One reason Joy is still around to celebrate 75 years is that its founding writer, Irma Rombauer, let past and present mingle comfortably at her table. The new edition nods to that spirit with 500 recipes created especially for 2006, along with 4,000 mined from past editions. Irma would have loved to see the recipes for sushi and bagel chips in the book, as well as the instructions on how readers can concoct their own flavored vodka. But ... patty melts and corn dogs and shrimp wiggle and Mississippi mud pie? That's not updating, it's retrofitting. Irma never ladled nostalgia across the page like cheap custard.
What makes this a recognizable Joy are the genuinely traditional recipes, those that emerged from their time and settled into place on their merits. Some are the recipes that taught generations of Americans how to get dinner on the table—pot roast, brownies, lasagna, hollandaise. Others are more contemporary: a Gruyère-Parmesan cheese crisp to accompany a salad, and an array of dry rubs and spices for meat and fish. And, thank goodness, there are still pages of painstaking instructions on homemade puff pastry, cake decorating, oyster shucking, and how to impress company by setting the after-dinner coffee on fire. I hope I never make Café Diablo in my life, but I confess I like knowing I could if I wanted to.
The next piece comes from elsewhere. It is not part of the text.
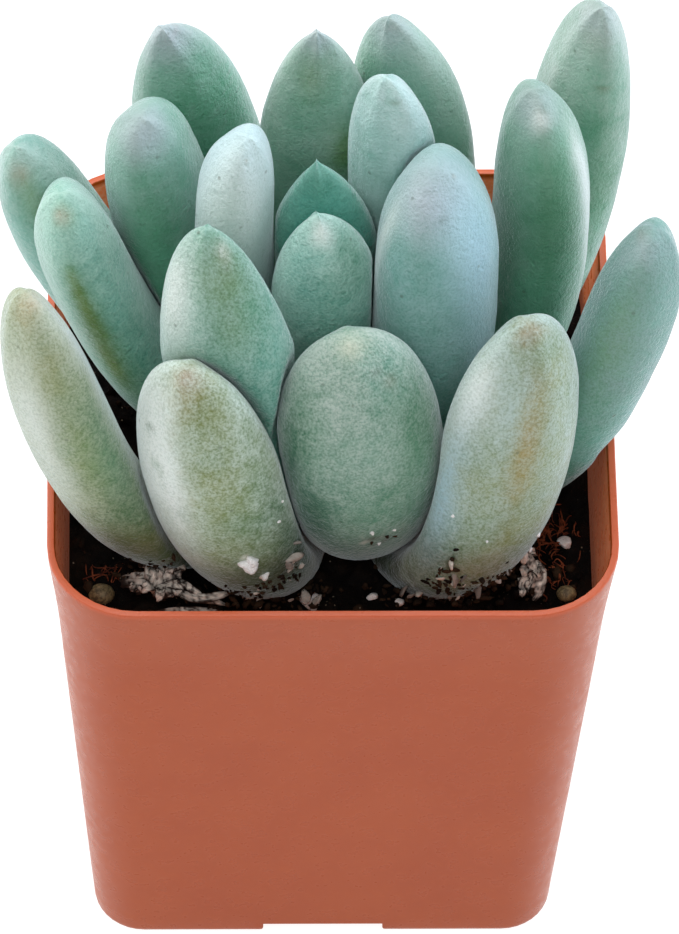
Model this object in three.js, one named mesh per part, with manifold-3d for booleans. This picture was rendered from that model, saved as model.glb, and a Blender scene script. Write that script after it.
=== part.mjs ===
// A potted clavifolia pachyveria: a rosette of plump blue-green leaves on a short stem,
// growing in gritty soil in a square moulded plastic pot.
// Millimetres, +Z up. The origin is the middle of the pot's footprint, on the surface it stands on.
// The front of the plant faces -Y.

import * as THREE from "three";
import { mergeVertices } from "three/addons/utils/BufferGeometryUtils.js";
import ManifoldModule from "manifold-3d";

const wasm = await ManifoldModule();
wasm.setup();

// Driving dimensions of the pot
const POT_HEIGHT = 70;
const RIM_SIDE = 64;
const FOOT_SIDE = 53.5;
const RIM_CORNER = 10;
const FOOT_CORNER = 5.8;
const WALL = 0.9;
const LIP_HEIGHT = 1.6;
const LIP_PROUD = 0.4;
const FOOT_CHAMFER = 0.4;
const CHANNEL_WIDTH = 14;
const CHANNEL_HEIGHT = 1.7;
const MIDDLE_DRAIN = 8;
const SIDE_DRAIN = 6;
const SIDE_DRAIN_FROM_MIDDLE = 15;
const DRAIN_SIDES = 16;
const CORNER_STEPS = 5;

// Driving dimensions of the soil and the stem
const GAP = 0.3;
const SOIL_LEVEL = 58.4;
const SOIL_BUMP = 0.5;
const SOIL_DIP = 1.8;
const SOIL_DIP_REACH = 11;
const SOIL_CELLS = 12;
const STEM_RADIUS = 4.2;
const STEM_FOOT = 38;
const STEM_SHOULDER = 67;
const STEM_TOP = 72.6;
const STEM_SIDES = 18;
const STEM_TAPER = 12;
const TOUCHING = 0.1;
const WELD = 1e-4;

// Driving proportions of a leaf. Lengths along it run from 0 at the stem to 1 at the tip.
const LEAF_BASE = 0.34;
const LEAF_WIDEST = 0.62;
const LEAF_SWELL = 1.1;
const LEAF_PLUMPNESS = 0.72;
const INNER_FACE = 0.42;
const OUTER_FACE = 0.58;
const LEAF_RINGS = 11;
const LEAF_SIDES = 11;
const CORE_SAMPLES = 26;
const CORE_LEAST = 0.3;
const CORE_REACH = 1.6;
const PRESS_MARGIN = 0.11;
const RIM_CLEARANCE = 2.6;
const PRESS_STEPS = 8;
const LEAST_SHARE = 0.1;
const AHEAD_KEEPS = 0.5;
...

Much of the material jettisoned from the last edition has been brought back, wisely. The ice-cream chapter has been restored, and there's a lovely, genteel recipe for Sour Cream Apple Cake Soufflé, so grandmotherly you'll want to go out and buy flowered china to serve it on. Most important to Joy devotees: The jovial voice of Irma Rombauer—ditched in 1997—can be heard once again.
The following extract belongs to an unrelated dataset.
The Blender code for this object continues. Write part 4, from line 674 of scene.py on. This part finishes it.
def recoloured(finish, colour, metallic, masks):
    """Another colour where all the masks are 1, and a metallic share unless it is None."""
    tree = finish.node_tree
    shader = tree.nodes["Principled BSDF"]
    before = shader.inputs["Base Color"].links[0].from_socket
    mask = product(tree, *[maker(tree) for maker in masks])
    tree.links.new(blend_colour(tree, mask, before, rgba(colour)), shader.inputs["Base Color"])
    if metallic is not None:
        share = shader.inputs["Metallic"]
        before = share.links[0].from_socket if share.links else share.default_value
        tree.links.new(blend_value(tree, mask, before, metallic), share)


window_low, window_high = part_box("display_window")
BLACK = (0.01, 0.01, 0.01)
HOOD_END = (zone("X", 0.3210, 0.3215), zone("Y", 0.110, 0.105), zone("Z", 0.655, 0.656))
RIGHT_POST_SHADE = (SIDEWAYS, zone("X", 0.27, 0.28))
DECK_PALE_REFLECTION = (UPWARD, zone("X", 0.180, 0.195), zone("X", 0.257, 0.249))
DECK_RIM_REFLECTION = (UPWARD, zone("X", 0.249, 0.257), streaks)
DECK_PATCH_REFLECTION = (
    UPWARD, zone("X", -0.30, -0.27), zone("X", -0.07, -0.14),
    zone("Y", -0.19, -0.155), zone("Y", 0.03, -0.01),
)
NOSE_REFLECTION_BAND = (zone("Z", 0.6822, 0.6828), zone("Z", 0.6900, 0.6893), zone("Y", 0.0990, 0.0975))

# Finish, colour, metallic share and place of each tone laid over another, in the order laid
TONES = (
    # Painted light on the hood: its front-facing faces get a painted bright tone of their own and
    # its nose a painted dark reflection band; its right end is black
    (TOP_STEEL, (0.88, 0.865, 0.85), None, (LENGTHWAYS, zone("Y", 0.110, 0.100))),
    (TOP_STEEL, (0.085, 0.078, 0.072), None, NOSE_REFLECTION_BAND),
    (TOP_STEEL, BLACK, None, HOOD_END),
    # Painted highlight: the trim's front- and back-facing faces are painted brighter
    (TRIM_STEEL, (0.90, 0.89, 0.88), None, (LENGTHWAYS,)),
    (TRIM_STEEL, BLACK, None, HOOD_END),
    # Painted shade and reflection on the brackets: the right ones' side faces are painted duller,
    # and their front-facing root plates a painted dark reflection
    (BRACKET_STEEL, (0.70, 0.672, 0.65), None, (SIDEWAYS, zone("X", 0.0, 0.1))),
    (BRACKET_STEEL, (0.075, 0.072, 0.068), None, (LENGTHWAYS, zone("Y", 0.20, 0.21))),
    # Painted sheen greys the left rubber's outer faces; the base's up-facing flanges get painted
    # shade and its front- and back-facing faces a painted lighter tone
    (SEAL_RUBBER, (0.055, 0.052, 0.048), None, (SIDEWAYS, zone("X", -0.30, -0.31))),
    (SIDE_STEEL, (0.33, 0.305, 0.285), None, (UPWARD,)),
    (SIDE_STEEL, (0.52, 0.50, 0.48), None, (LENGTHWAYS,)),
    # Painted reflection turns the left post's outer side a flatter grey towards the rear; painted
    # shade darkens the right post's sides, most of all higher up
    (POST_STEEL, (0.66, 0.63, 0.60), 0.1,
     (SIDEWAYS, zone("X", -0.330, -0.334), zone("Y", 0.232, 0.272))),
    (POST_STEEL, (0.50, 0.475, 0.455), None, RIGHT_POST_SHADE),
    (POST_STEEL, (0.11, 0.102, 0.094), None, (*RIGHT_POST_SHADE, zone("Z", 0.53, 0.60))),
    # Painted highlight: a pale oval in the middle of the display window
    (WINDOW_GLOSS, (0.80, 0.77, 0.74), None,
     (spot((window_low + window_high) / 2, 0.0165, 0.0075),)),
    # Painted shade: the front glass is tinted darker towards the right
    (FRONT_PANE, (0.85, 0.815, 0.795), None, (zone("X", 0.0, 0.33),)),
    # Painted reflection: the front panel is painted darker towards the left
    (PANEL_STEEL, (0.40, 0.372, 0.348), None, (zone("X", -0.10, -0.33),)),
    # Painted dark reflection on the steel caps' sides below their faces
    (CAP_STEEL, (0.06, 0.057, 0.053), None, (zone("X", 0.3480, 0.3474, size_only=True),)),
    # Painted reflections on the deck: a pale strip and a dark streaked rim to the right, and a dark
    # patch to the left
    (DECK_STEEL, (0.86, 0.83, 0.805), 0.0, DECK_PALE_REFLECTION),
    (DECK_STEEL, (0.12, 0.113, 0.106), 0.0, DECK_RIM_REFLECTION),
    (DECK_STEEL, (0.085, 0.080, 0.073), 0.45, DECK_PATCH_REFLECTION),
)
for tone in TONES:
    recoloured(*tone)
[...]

But the past has to be handled with care, or all we're going to see is a lot of artificial sepia tinting. In Irma's day, for instance, convenience foods were a miracle of progress and efficiency; she used them happily at every opportunity. The new book is less naive, but it's shameless about reclaiming Joy's history by any means necessary. Hence there's an odious page of the canned-soup combinations she adored. (Put two kinds together and hope the end tastes better than the means.) Conceivably, they're here to honor her memory. But what's the excuse for a beef stew made with canned tomato sauce, canned onion soup, and frozen vegetables? And the disgusting curry that sat in my refrigerator for three days before I finally threw it out? These honor nothing but the triumph of the food industry over common sense.
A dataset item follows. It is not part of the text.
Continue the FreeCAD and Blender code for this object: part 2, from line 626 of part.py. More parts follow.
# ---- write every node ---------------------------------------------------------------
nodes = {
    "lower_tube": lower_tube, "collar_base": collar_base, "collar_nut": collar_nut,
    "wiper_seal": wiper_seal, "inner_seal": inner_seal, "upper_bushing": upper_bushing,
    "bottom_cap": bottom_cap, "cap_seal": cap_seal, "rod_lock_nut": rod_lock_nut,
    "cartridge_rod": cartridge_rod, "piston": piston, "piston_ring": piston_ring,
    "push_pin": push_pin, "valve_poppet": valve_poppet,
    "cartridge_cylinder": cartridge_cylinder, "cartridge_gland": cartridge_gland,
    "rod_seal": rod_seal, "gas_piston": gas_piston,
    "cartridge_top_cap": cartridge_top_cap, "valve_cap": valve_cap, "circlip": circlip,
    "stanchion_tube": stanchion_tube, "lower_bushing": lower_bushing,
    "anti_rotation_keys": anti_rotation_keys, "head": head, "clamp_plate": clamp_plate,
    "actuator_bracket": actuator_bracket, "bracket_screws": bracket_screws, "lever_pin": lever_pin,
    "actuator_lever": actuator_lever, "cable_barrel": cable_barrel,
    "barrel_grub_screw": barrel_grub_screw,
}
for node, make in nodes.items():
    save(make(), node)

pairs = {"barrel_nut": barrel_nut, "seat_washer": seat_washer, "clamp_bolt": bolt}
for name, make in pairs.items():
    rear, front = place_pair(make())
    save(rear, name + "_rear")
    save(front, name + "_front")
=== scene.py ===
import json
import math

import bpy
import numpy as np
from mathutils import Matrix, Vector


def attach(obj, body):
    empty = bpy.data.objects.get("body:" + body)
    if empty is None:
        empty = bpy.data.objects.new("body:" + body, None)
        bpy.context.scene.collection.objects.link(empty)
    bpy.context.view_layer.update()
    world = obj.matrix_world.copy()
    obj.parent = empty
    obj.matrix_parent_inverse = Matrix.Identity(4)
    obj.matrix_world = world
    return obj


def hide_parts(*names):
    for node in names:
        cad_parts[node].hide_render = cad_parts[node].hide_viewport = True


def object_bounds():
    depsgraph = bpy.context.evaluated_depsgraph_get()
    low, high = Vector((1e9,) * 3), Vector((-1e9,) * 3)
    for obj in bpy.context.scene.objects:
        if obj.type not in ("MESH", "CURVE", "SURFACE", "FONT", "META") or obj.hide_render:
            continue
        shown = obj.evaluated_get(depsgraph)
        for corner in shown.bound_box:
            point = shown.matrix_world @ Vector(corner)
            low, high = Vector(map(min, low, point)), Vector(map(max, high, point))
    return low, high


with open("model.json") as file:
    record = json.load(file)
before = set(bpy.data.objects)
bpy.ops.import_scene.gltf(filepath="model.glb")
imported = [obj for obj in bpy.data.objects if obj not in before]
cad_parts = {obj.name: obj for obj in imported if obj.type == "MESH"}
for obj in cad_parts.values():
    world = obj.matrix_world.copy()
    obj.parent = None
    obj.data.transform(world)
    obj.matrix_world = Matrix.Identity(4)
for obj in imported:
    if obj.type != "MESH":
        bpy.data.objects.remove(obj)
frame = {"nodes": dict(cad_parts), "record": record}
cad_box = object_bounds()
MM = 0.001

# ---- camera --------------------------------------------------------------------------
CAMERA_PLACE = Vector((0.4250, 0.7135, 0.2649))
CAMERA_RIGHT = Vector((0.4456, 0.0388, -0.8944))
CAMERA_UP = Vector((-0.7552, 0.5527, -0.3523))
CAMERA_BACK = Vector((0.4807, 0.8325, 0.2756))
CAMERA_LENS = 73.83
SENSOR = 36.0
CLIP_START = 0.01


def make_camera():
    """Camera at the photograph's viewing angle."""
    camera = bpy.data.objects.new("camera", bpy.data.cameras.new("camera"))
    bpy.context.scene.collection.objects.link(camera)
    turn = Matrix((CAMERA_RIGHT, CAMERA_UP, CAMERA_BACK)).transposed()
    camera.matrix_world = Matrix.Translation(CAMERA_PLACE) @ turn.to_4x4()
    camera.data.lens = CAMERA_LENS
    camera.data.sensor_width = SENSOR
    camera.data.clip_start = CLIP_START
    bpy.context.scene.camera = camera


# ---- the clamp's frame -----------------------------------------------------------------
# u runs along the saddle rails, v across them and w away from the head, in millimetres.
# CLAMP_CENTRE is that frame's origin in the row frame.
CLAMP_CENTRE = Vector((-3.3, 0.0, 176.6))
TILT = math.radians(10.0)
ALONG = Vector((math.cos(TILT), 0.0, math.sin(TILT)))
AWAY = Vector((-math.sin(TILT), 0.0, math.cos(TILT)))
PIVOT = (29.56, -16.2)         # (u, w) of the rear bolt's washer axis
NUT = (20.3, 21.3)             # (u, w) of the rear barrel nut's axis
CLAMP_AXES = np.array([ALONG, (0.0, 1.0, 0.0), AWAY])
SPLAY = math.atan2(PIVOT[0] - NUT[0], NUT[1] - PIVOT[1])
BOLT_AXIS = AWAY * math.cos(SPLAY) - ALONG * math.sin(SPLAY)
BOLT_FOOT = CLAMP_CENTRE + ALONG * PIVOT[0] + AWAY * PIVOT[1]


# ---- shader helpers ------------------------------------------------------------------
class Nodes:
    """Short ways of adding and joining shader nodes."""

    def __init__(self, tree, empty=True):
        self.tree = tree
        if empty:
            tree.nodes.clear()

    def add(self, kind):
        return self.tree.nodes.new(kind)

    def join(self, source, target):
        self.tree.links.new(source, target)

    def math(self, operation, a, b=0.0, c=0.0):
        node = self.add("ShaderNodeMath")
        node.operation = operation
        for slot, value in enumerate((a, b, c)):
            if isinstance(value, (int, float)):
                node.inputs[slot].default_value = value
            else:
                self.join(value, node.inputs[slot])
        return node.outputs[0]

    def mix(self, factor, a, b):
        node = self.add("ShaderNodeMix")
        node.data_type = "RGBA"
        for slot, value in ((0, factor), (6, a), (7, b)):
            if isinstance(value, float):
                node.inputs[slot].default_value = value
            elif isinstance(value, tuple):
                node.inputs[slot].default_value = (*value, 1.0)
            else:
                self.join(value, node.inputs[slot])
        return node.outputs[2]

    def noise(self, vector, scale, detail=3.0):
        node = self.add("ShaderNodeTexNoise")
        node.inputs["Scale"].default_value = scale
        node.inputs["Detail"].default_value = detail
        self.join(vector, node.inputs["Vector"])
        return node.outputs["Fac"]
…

As for Irma's voice, the pride of the 75th-anniversary edition, it sits on the page with a hard brightness, as if her charm had been shellacked into place. The editors of the 1997 edition were probably right to make a clean break with all those creaky jokes and stories, not to mention many a weary recipe. In fact, the forward tilt of that version was exactly what Joy needed at the time: Goodbye, Hawaiian Meatballs and Grapefruit Sherry Aspic; hello, bruschetta and Jamaican Goat Curry. But the editors were so bedazzled by celebrity chefs and supermarket mesclun, they lost touch with the ordinary cook who had always been able to find a home in Joy. Nobody quite trusted a Joy that shed its old housedress, pulled on designer jeans, and invited a posse of glamorous experts to gather around the Viking.
Maybe next time around, Scribner can come up with a Joy that's true to both history and the future. Or maybe we already have it—in Mark Bittman's How to Cook Everything, the current go-to for home cooks who rarely open their behemoth kitchen bibles anymore. This is pesto, he says; that's a stir-fry; this sauce is quick, that one takes longer. Bittman has an elegant way of getting to the point without stooping to mindless shortcuts, and his 960 pages are never overwhelming. He doesn't offer the universe, only a slice of life, but it's our life.
By contrast, the new Joy seems stuck in a time warp of its own making, longing to deliver useful domestic comforts, yet immobilized by its own overwhelming past. Here are the pictures of every pasta shape, here are the instructions on how to pass the salt, and here is a long section on how to eviscerate the bear you shot. ("Free the intestines by cutting around the anus and pulling them through to the inside. This is easier if you split the pelvic bone with a heavy knife.") If you miss your shot, by the way, better drop Joy and run. It's a good resource, but there are moments when it will certainly slow you down.